**EXERCISE**:
Output every record word for word.

# INPUT DATA start

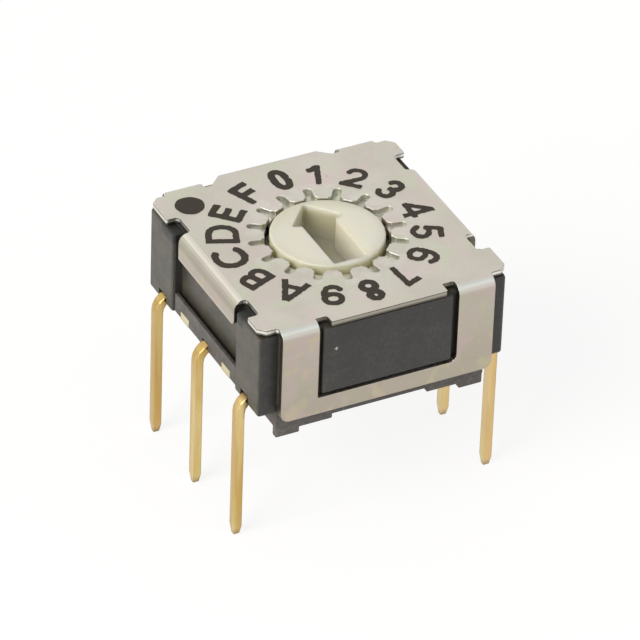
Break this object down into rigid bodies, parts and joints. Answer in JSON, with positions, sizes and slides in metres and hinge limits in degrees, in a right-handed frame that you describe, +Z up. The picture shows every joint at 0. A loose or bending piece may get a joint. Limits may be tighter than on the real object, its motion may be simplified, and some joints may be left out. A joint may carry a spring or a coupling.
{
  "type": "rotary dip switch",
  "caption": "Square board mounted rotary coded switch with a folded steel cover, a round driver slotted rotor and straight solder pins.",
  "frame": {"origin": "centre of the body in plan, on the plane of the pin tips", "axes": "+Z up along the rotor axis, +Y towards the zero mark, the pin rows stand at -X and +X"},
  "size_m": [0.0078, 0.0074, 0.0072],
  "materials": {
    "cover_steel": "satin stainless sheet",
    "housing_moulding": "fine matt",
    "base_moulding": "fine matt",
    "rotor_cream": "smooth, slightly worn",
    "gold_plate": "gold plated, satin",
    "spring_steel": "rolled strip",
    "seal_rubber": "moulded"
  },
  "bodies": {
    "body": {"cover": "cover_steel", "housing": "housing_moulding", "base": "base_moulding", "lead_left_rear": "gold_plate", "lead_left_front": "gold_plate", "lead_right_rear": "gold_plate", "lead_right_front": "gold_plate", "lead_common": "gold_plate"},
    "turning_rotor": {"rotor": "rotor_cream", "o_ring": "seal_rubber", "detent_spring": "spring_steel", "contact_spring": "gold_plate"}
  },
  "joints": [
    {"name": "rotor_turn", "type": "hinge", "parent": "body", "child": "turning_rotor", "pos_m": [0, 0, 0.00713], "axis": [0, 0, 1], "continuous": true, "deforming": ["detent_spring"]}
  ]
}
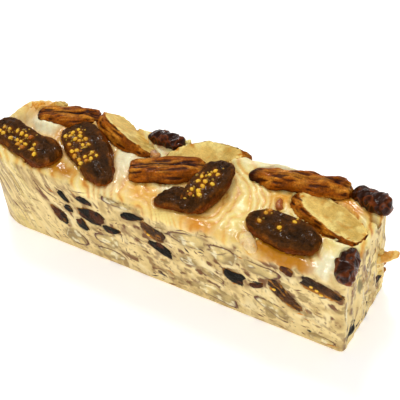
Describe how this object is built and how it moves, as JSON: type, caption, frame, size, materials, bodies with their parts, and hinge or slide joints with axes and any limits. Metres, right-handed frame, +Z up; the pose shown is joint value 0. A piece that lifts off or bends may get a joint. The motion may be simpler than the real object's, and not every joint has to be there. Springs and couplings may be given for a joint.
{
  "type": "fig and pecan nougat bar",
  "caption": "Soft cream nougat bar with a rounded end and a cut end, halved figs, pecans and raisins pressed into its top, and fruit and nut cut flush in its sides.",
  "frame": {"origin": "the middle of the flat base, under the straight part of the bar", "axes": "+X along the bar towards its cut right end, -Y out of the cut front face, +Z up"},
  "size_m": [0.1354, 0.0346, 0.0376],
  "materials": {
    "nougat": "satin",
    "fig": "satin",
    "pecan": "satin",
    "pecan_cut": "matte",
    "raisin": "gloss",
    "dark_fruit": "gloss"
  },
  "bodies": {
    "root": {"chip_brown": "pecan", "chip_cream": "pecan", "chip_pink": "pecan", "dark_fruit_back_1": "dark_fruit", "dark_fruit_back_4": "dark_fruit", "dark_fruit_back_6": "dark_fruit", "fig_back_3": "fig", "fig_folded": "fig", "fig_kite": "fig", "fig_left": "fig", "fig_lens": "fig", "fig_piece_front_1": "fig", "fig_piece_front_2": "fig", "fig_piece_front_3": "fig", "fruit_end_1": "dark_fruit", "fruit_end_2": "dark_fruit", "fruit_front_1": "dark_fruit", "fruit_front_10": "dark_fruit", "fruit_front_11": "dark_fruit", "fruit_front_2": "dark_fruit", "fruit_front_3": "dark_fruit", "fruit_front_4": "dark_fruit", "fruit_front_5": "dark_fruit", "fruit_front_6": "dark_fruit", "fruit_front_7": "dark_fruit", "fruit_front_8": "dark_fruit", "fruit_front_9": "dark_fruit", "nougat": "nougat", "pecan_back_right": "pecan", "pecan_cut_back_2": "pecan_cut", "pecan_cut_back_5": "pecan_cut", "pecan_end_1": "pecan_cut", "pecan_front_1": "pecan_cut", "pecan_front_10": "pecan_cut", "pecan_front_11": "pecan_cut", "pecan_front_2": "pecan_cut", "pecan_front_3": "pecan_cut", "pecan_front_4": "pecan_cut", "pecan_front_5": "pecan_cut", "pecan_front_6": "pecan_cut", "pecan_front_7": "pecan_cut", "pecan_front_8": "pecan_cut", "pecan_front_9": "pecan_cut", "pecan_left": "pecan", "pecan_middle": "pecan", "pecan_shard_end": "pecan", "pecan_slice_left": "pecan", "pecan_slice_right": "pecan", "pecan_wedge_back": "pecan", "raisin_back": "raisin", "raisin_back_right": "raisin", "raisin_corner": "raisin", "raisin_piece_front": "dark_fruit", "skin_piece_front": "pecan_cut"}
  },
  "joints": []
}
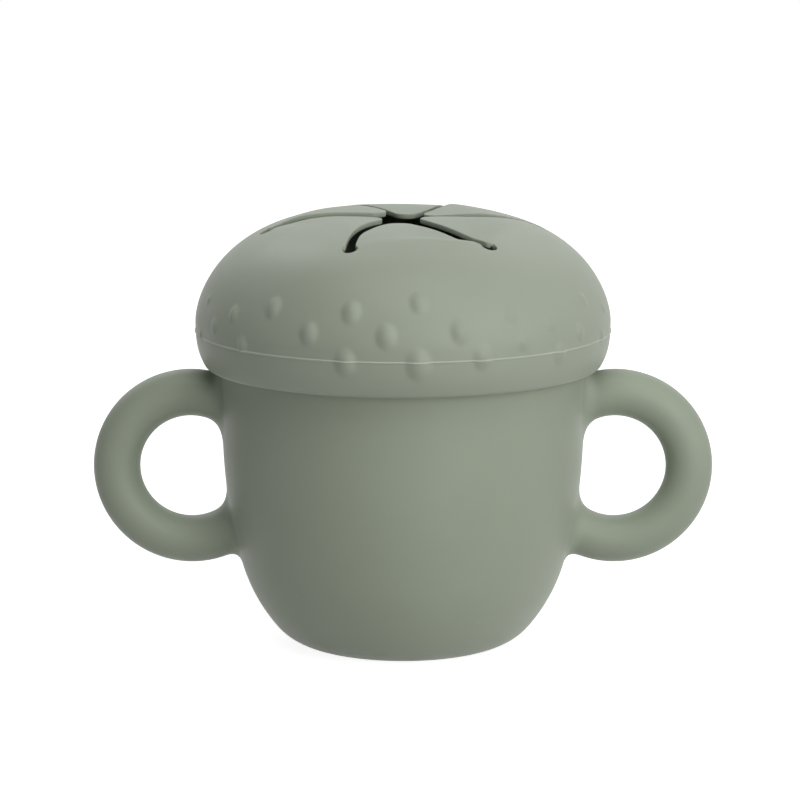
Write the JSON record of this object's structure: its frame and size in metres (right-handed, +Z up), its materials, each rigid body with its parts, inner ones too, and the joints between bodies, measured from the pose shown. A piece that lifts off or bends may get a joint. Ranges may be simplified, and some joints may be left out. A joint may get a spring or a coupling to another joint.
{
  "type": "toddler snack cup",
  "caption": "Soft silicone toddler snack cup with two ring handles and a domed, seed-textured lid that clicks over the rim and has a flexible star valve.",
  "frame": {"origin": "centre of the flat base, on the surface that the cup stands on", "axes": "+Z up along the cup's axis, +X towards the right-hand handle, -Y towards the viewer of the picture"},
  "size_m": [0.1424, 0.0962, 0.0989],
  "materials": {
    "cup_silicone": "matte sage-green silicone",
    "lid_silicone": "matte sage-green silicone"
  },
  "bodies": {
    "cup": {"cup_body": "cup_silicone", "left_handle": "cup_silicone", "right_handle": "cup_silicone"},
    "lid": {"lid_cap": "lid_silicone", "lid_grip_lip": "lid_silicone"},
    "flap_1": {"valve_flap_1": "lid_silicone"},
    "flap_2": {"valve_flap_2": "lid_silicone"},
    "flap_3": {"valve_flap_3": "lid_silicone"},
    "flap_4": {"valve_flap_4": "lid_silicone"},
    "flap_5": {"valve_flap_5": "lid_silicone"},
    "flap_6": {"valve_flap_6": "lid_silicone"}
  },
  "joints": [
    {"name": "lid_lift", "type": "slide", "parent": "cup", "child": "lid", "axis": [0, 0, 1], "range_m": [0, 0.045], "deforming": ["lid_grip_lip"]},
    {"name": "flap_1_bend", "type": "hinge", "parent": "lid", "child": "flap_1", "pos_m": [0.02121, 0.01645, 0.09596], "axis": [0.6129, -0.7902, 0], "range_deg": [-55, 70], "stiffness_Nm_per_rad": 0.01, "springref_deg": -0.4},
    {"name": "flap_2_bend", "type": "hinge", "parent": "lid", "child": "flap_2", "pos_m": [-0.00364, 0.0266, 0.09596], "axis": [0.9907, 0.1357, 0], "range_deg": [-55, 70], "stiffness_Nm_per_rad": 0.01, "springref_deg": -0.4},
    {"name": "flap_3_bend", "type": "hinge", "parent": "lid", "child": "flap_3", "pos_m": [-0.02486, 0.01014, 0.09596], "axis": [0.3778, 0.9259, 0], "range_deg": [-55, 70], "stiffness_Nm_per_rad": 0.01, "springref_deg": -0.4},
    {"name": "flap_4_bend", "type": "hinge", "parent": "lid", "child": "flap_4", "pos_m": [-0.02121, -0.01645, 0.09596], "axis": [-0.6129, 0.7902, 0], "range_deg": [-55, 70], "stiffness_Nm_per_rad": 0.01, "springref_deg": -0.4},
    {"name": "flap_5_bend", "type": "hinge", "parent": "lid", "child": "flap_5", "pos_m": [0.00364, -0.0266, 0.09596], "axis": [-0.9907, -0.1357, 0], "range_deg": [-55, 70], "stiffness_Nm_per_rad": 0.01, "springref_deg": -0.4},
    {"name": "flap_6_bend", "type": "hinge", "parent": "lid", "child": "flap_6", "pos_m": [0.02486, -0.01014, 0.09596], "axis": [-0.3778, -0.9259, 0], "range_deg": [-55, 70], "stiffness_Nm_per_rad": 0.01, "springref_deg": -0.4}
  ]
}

# INPUT DATA end

**WORKED ANSWER**:
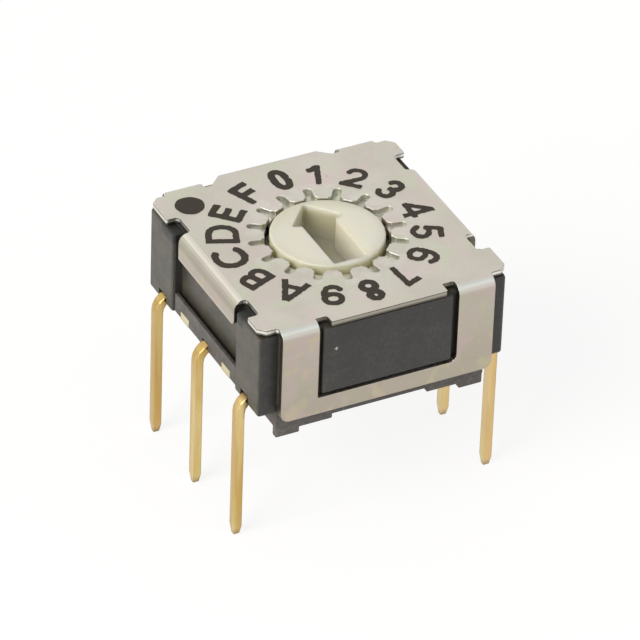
Break this object down into rigid bodies, parts and joints. Answer in JSON, with positions, sizes and slides in metres and hinge limits in degrees, in a right-handed frame that you describe, +Z up. The picture shows every joint at 0. A loose or bending piece may get a joint. Limits may be tighter than on the real object, its motion may be simplified, and some joints may be left out. A joint may carry a spring or a coupling.
{
  "type": "rotary dip switch",
  "caption": "Square board mounted rotary coded switch with a folded steel cover, a round driver slotted rotor and straight solder pins.",
  "frame": {"origin": "centre of the body in plan, on the plane of the pin tips", "axes": "+Z up along the rotor axis, +Y towards the zero mark, the pin rows stand at -X and +X"},
  "size_m": [0.0078, 0.0074, 0.0072],
  "materials": {
    "cover_steel": "satin stainless sheet",
    "housing_moulding": "fine matt",
    "base_moulding": "fine matt",
    "rotor_cream": "smooth, slightly worn",
    "gold_plate": "gold plated, satin",
    "spring_steel": "rolled strip",
    "seal_rubber": "moulded"
  },
  "bodies": {
    "body": {"cover": "cover_steel", "housing": "housing_moulding", "base": "base_moulding", "lead_left_rear": "gold_plate", "lead_left_front": "gold_plate", "lead_right_rear": "gold_plate", "lead_right_front": "gold_plate", "lead_common": "gold_plate"},
    "turning_rotor": {"rotor": "rotor_cream", "o_ring": "seal_rubber", "detent_spring": "spring_steel", "contact_spring": "gold_plate"}
  },
  "joints": [
    {"name": "rotor_turn", "type": "hinge", "parent": "body", "child": "turning_rotor", "pos_m": [0, 0, 0.00713], "axis": [0, 0, 1], "continuous": true, "deforming": ["detent_spring"]}
  ]
}
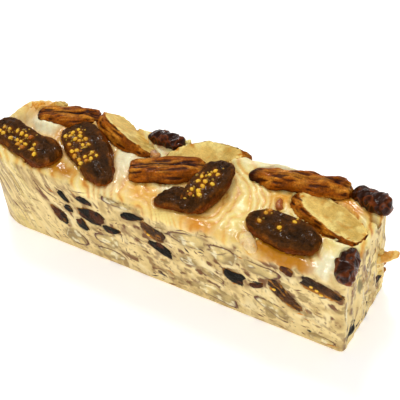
Describe how this object is built and how it moves, as JSON: type, caption, frame, size, materials, bodies with their parts, and hinge or slide joints with axes and any limits. Metres, right-handed frame, +Z up; the pose shown is joint value 0. A piece that lifts off or bends may get a joint. The motion may be simpler than the real object's, and not every joint has to be there. Springs and couplings may be given for a joint.
{
  "type": "fig and pecan nougat bar",
  "caption": "Soft cream nougat bar with a rounded end and a cut end, halved figs, pecans and raisins pressed into its top, and fruit and nut cut flush in its sides.",
  "frame": {"origin": "the middle of the flat base, under the straight part of the bar", "axes": "+X along the bar towards its cut right end, -Y out of the cut front face, +Z up"},
  "size_m": [0.1354, 0.0346, 0.0376],
  "materials": {
    "nougat": "satin",
    "fig": "satin",
    "pecan": "satin",
    "pecan_cut": "matte",
    "raisin": "gloss",
    "dark_fruit": "gloss"
  },
  "bodies": {
    "root": {"chip_brown": "pecan", "chip_cream": "pecan", "chip_pink": "pecan", "dark_fruit_back_1": "dark_fruit", "dark_fruit_back_4": "dark_fruit", "dark_fruit_back_6": "dark_fruit", "fig_back_3": "fig", "fig_folded": "fig", "fig_kite": "fig", "fig_left": "fig", "fig_lens": "fig", "fig_piece_front_1": "fig", "fig_piece_front_2": "fig", "fig_piece_front_3": "fig", "fruit_end_1": "dark_fruit", "fruit_end_2": "dark_fruit", "fruit_front_1": "dark_fruit", "fruit_front_10": "dark_fruit", "fruit_front_11": "dark_fruit", "fruit_front_2": "dark_fruit", "fruit_front_3": "dark_fruit", "fruit_front_4": "dark_fruit", "fruit_front_5": "dark_fruit", "fruit_front_6": "dark_fruit", "fruit_front_7": "dark_fruit", "fruit_front_8": "dark_fruit", "fruit_front_9": "dark_fruit", "nougat": "nougat", "pecan_back_right": "pecan", "pecan_cut_back_2": "pecan_cut", "pecan_cut_back_5": "pecan_cut", "pecan_end_1": "pecan_cut", "pecan_front_1": "pecan_cut", "pecan_front_10": "pecan_cut", "pecan_front_11": "pecan_cut", "pecan_front_2": "pecan_cut", "pecan_front_3": "pecan_cut", "pecan_front_4": "pecan_cut", "pecan_front_5": "pecan_cut", "pecan_front_6": "pecan_cut", "pecan_front_7": "pecan_cut", "pecan_front_8": "pecan_cut", "pecan_front_9": "pecan_cut", "pecan_left": "pecan", "pecan_middle": "pecan", "pecan_shard_end": "pecan", "pecan_slice_left": "pecan", "pecan_slice_right": "pecan", "pecan_wedge_back": "pecan", "raisin_back": "raisin", "raisin_back_right": "raisin", "raisin_corner": "raisin", "raisin_piece_front": "dark_fruit", "skin_piece_front": "pecan_cut"}
  },
  "joints": []
}
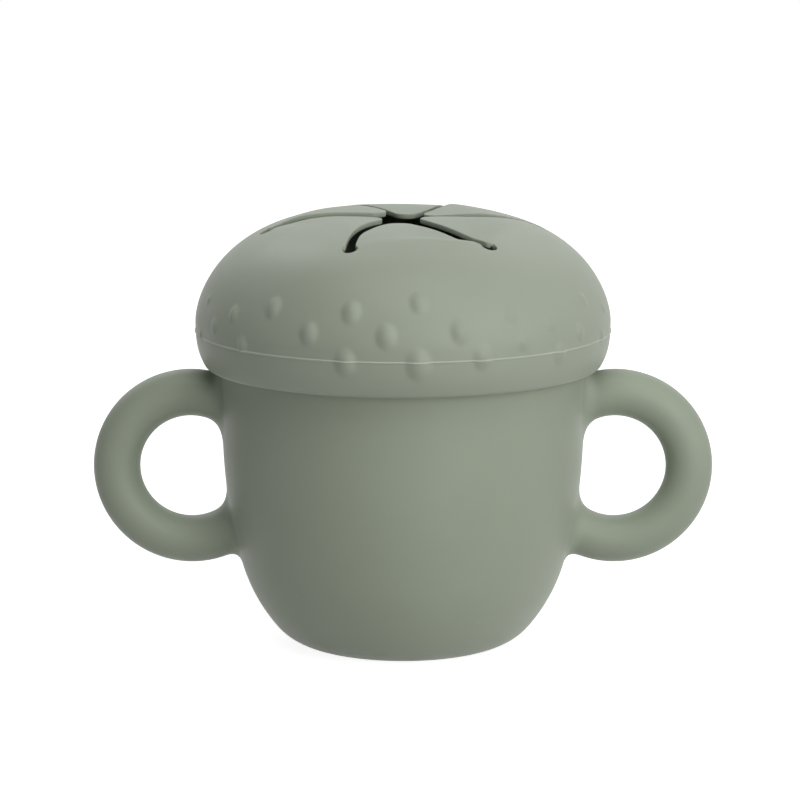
Write the JSON record of this object's structure: its frame and size in metres (right-handed, +Z up), its materials, each rigid body with its parts, inner ones too, and the joints between bodies, measured from the pose shown. A piece that lifts off or bends may get a joint. Ranges may be simplified, and some joints may be left out. A joint may get a spring or a coupling to another joint.
{
  "type": "toddler snack cup",
  "caption": "Soft silicone toddler snack cup with two ring handles and a domed, seed-textured lid that clicks over the rim and has a flexible star valve.",
  "frame": {"origin": "centre of the flat base, on the surface that the cup stands on", "axes": "+Z up along the cup's axis, +X towards the right-hand handle, -Y towards the viewer of the picture"},
  "size_m": [0.1424, 0.0962, 0.0989],
  "materials": {
    "cup_silicone": "matte sage-green silicone",
    "lid_silicone": "matte sage-green silicone"
  },
  "bodies": {
    "cup": {"cup_body": "cup_silicone", "left_handle": "cup_silicone", "right_handle": "cup_silicone"},
    "lid": {"lid_cap": "lid_silicone", "lid_grip_lip": "lid_silicone"},
    "flap_1": {"valve_flap_1": "lid_silicone"},
    "flap_2": {"valve_flap_2": "lid_silicone"},
    "flap_3": {"valve_flap_3": "lid_silicone"},
    "flap_4": {"valve_flap_4": "lid_silicone"},
    "flap_5": {"valve_flap_5": "lid_silicone"},
    "flap_6": {"valve_flap_6": "lid_silicone"}
  },
  "joints": [
    {"name": "lid_lift", "type": "slide", "parent": "cup", "child": "lid", "axis": [0, 0, 1], "range_m": [0, 0.045], "deforming": ["lid_grip_lip"]},
    {"name": "flap_1_bend", "type": "hinge", "parent": "lid", "child": "flap_1", "pos_m": [0.02121, 0.01645, 0.09596], "axis": [0.6129, -0.7902, 0], "range_deg": [-55, 70], "stiffness_Nm_per_rad": 0.01, "springref_deg": -0.4},
    {"name": "flap_2_bend", "type": "hinge", "parent": "lid", "child": "flap_2", "pos_m": [-0.00364, 0.0266, 0.09596], "axis": [0.9907, 0.1357, 0], "range_deg": [-55, 70], "stiffness_Nm_per_rad": 0.01, "springref_deg": -0.4},
    {"name": "flap_3_bend", "type": "hinge", "parent": "lid", "child": "flap_3", "pos_m": [-0.02486, 0.01014, 0.09596], "axis": [0.3778, 0.9259, 0], "range_deg": [-55, 70], "stiffness_Nm_per_rad": 0.01, "springref_deg": -0.4},
    {"name": "flap_4_bend", "type": "hinge", "parent": "lid", "child": "flap_4", "pos_m": [-0.02121, -0.01645, 0.09596], "axis": [-0.6129, 0.7902, 0], "range_deg": [-55, 70], "stiffness_Nm_per_rad": 0.01, "springref_deg": -0.4},
    {"name": "flap_5_bend", "type": "hinge", "parent": "lid", "child": "flap_5", "pos_m": [0.00364, -0.0266, 0.09596], "axis": [-0.9907, -0.1357, 0], "range_deg": [-55, 70], "stiffness_Nm_per_rad": 0.01, "springref_deg": -0.4},
    {"name": "flap_6_bend", "type": "hinge", "parent": "lid", "child": "flap_6", "pos_m": [0.02486, -0.01014, 0.09596], "axis": [-0.3778, -0.9259, 0], "range_deg": [-55, 70], "stiffness_Nm_per_rad": 0.01, "springref_deg": -0.4}
  ]
}